Dogs are known for their strong sniffers that are estimated to be at least 10,000 times more powerful than human noses. Those powerful canine snouts may come in handy to help control the COVID-19 pandemic.
A new study out of France found that dogs were able to detect the presence of the virus with 97% accuracy, better than many rapid lateral flow tests. The research was conducted in March and April by the National Veterinary School of Alfort and the clinical research unit at Paris’ Necker-Cochin hospital.
Professor Jean-Marc Tréluyer told French news agency AFP, “These are excellent results. But the test with dogs is not meant to replace [polymerase chain reaction tests], but rather to target people who would benefit from virological screening and to facilitate mass screening because of the rapid response of dogs.”

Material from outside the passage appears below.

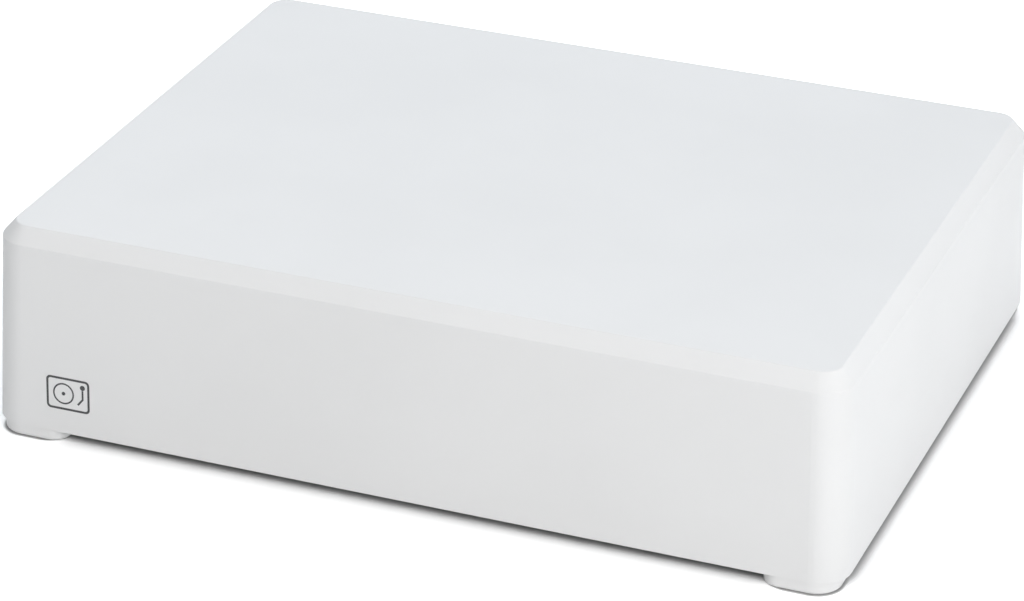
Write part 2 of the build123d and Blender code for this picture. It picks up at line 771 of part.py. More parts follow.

The study included 335 people, 109 of whom tested positive through a PCR rest. When they went in for their tests, researchers had them place compresses in their armpits for two minutes and then put the compresses in jars. At least two different dogs who had not interacted with the participants smelled each sample.
The dogs were able to detect the virus in 97% of the positive cases, while correctly identifying 91% of the negative cases. For comparison, a recent study of 64 lateral flow tests found that LFTs correctly identified 72% of positive cases with symptoms and 58% of cases without symptoms.
Similar tests of COVID detection through dogs were performed earlier this year in Beirut and Paris. Of the six dogs who were trained to sniff out the virus, their accuracy ranged from 76 to 100% across dozens of trials. In fact, two of the dogs kept marking the samples of two negative tests. When these patients were retested, they were both found to be positive.
The findings may be useful in settings like airports or other areas where tests faster than PCRs are needed. However, they won’t be a primary testing method any time soon.
The study noted, “Even if trained dogs are able to correctly discriminate symptomatic COVID-19 positive individuals from asymptomatic negative ones, they should not be considered a perfect diagnostic test — but rather a complementary tool.”
Health experts note that larger studies are needed to further test the dogs’ accuracy.